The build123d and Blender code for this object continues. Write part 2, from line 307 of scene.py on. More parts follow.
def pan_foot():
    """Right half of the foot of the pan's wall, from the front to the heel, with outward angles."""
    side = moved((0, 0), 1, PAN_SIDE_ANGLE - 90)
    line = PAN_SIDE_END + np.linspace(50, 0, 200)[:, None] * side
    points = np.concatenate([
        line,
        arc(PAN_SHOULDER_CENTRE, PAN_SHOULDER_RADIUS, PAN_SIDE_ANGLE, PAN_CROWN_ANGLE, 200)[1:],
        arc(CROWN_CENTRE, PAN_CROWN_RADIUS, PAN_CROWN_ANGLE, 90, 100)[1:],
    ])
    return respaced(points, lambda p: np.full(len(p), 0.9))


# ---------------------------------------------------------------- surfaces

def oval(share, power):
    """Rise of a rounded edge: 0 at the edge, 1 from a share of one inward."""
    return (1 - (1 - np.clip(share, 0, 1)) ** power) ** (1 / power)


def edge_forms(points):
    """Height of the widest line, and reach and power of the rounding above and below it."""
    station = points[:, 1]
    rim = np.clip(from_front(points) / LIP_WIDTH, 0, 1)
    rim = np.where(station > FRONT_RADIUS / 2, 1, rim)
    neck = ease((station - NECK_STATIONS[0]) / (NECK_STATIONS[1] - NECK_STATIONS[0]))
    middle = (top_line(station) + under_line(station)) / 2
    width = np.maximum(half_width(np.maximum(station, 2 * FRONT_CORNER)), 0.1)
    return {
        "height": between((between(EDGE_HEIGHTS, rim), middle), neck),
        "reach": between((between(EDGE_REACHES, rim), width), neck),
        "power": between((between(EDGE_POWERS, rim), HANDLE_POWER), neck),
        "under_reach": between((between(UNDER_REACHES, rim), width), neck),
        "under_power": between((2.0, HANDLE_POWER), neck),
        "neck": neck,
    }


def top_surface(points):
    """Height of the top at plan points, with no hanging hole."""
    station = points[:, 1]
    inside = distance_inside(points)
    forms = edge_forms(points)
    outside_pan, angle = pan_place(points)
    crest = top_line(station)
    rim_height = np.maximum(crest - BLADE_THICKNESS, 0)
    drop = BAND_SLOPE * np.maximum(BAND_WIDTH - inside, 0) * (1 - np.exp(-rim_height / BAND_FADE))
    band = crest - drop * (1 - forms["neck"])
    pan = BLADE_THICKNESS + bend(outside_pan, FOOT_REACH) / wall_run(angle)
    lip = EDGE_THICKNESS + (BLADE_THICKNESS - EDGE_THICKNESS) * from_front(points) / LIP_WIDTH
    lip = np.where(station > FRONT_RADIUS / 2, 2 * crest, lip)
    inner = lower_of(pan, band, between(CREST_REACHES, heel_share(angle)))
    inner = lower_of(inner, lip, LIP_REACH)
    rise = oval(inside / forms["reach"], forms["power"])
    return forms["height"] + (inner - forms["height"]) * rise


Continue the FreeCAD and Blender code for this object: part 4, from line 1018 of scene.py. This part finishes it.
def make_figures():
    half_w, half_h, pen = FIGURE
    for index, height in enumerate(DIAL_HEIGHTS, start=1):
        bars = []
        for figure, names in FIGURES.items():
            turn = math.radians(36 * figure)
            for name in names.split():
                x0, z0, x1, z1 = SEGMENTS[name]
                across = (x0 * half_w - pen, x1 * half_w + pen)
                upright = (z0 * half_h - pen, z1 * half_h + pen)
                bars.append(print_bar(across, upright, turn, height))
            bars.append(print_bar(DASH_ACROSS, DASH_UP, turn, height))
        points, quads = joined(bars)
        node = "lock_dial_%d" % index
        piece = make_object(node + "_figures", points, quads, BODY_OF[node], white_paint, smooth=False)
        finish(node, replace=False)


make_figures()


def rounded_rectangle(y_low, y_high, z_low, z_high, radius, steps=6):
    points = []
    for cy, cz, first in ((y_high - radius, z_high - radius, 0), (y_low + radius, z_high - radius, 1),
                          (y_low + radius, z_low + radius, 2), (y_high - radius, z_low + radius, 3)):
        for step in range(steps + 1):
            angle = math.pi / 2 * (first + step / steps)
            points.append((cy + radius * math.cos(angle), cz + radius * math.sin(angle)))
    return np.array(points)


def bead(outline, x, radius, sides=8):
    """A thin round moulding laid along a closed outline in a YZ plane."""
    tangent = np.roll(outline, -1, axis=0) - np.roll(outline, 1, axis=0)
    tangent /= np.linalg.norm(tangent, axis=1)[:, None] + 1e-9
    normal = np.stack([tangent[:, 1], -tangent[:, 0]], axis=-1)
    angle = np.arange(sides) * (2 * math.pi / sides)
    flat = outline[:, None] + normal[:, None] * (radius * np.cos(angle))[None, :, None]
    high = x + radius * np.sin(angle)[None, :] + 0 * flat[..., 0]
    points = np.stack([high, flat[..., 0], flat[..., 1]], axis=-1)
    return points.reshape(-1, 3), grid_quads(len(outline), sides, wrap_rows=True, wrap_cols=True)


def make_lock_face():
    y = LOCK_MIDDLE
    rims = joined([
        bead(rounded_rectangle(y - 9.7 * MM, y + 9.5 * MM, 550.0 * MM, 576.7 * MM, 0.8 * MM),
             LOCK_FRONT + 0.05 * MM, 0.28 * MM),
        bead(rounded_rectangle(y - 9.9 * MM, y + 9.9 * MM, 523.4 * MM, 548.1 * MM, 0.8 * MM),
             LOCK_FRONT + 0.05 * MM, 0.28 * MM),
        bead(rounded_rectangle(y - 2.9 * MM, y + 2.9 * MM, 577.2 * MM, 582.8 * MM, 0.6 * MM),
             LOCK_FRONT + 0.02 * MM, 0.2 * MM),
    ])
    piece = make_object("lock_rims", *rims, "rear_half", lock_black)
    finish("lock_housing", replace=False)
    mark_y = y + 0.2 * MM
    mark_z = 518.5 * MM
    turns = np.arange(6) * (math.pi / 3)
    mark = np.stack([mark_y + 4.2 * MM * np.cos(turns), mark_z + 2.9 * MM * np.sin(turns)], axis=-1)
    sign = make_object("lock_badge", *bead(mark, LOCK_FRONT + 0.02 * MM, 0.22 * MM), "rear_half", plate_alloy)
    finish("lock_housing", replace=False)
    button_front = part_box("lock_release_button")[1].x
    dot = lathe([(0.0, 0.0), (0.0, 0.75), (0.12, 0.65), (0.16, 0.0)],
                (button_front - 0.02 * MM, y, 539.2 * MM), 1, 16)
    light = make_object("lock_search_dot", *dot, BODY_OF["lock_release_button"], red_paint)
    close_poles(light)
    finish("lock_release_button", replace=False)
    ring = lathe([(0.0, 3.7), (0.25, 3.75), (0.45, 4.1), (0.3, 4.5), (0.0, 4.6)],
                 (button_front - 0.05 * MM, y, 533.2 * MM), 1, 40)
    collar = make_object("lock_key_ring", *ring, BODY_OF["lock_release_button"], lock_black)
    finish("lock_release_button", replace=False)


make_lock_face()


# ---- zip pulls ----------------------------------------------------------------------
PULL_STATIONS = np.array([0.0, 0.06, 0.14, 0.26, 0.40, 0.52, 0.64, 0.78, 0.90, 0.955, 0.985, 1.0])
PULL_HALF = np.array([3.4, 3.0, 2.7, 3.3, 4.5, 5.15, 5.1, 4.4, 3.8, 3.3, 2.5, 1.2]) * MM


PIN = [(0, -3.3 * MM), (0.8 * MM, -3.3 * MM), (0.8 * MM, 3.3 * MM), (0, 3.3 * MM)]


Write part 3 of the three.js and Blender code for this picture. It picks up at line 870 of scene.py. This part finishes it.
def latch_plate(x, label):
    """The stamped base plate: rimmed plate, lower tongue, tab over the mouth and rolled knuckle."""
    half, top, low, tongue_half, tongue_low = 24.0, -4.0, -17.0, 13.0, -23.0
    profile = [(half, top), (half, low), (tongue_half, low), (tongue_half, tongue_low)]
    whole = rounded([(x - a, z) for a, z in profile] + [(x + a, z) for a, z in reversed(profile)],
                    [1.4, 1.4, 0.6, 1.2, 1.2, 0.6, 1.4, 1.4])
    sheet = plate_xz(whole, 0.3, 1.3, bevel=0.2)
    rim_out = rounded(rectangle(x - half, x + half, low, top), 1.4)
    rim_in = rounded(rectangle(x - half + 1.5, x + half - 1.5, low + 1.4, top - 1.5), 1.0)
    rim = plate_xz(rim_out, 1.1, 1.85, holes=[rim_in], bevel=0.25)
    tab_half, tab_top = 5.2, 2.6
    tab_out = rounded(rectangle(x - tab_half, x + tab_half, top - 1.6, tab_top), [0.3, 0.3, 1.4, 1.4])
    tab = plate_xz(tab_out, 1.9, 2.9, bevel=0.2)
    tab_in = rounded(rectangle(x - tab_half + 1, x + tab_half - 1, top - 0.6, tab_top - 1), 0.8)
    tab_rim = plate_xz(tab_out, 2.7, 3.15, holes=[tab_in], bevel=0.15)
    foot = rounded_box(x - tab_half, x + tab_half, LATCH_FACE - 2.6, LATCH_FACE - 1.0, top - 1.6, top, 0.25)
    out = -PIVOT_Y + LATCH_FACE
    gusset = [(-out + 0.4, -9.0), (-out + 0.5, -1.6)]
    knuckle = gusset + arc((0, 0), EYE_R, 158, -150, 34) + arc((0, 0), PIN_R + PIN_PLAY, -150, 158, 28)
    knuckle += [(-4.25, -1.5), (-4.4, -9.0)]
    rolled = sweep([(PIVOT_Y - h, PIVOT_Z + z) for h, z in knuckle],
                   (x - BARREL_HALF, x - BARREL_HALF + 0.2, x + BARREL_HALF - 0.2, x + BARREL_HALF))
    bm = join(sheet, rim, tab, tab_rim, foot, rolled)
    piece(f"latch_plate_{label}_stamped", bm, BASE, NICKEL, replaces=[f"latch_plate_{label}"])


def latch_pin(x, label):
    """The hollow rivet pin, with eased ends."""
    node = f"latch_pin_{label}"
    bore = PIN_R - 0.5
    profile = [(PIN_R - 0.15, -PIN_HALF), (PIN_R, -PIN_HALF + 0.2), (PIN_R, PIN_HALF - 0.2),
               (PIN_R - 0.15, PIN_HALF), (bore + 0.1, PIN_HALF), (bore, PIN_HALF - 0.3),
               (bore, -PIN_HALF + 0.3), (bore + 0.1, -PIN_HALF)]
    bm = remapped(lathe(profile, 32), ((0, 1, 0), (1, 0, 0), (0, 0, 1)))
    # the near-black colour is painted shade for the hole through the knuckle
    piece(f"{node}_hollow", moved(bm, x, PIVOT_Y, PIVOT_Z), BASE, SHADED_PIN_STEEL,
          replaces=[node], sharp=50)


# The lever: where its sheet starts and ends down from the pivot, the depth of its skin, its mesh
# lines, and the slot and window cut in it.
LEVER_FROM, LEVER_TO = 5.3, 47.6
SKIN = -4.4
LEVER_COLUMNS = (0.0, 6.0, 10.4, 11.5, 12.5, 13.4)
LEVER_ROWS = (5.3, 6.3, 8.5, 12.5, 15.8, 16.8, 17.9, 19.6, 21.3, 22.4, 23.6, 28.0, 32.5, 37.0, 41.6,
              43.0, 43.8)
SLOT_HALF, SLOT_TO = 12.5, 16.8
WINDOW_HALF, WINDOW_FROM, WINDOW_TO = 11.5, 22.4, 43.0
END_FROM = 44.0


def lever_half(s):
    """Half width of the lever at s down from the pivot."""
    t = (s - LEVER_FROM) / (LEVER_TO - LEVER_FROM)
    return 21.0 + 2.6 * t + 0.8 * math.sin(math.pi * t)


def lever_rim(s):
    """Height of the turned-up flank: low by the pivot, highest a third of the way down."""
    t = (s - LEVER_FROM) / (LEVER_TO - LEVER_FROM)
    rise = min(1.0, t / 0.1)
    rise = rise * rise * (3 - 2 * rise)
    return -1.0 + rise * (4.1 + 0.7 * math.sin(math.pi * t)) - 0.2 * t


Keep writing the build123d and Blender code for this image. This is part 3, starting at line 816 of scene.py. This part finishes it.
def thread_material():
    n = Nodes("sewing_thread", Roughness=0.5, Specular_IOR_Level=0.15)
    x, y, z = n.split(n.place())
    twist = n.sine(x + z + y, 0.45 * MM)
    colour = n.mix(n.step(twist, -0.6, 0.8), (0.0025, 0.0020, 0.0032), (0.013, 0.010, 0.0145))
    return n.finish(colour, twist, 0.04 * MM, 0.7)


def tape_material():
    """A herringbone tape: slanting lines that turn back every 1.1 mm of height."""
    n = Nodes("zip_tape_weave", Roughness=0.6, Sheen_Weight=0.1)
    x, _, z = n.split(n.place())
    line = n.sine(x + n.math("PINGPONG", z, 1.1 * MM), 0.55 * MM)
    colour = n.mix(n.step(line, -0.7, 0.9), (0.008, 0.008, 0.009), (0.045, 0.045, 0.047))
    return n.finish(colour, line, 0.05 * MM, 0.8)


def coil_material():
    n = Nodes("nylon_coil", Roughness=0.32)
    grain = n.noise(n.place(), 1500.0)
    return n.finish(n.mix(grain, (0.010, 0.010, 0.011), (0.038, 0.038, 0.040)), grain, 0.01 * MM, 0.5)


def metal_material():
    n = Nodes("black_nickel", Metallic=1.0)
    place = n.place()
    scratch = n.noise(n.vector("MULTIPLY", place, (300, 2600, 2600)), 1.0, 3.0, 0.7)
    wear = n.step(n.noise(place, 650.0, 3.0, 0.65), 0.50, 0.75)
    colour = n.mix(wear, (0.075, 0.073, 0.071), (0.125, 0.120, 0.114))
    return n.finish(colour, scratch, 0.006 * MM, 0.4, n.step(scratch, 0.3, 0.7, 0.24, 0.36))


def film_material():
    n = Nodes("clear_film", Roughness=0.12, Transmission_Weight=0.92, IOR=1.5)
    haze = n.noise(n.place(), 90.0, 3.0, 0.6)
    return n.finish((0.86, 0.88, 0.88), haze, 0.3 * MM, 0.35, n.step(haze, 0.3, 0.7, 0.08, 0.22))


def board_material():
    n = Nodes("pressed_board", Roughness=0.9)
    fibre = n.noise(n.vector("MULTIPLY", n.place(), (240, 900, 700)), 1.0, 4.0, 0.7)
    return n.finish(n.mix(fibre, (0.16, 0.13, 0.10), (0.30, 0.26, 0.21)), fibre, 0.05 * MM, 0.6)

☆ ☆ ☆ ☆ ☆

◆ CHALLENGE: From the records above, copy out the line with "Keep writing the", the line with "return n.finish(colour, line, 0.05", and every line between them, word for word.

◆ RESPONSE TO THIS EXERCISE:
Keep writing the build123d and Blender code for this image. This is part 3, starting at line 816 of scene.py. This part finishes it.
def thread_material():
    n = Nodes("sewing_thread", Roughness=0.5, Specular_IOR_Level=0.15)
    x, y, z = n.split(n.place())
    twist = n.sine(x + z + y, 0.45 * MM)
    colour = n.mix(n.step(twist, -0.6, 0.8), (0.0025, 0.0020, 0.0032), (0.013, 0.010, 0.0145))
    return n.finish(colour, twist, 0.04 * MM, 0.7)


def tape_material():
    """A herringbone tape: slanting lines that turn back every 1.1 mm of height."""
    n = Nodes("zip_tape_weave", Roughness=0.6, Sheen_Weight=0.1)
    x, _, z = n.split(n.place())
    line = n.sine(x + n.math("PINGPONG", z, 1.1 * MM), 0.55 * MM)
    colour = n.mix(n.step(line, -0.7, 0.9), (0.008, 0.008, 0.009), (0.045, 0.045, 0.047))
    return n.finish(colour, line, 0.05 * MM, 0.8)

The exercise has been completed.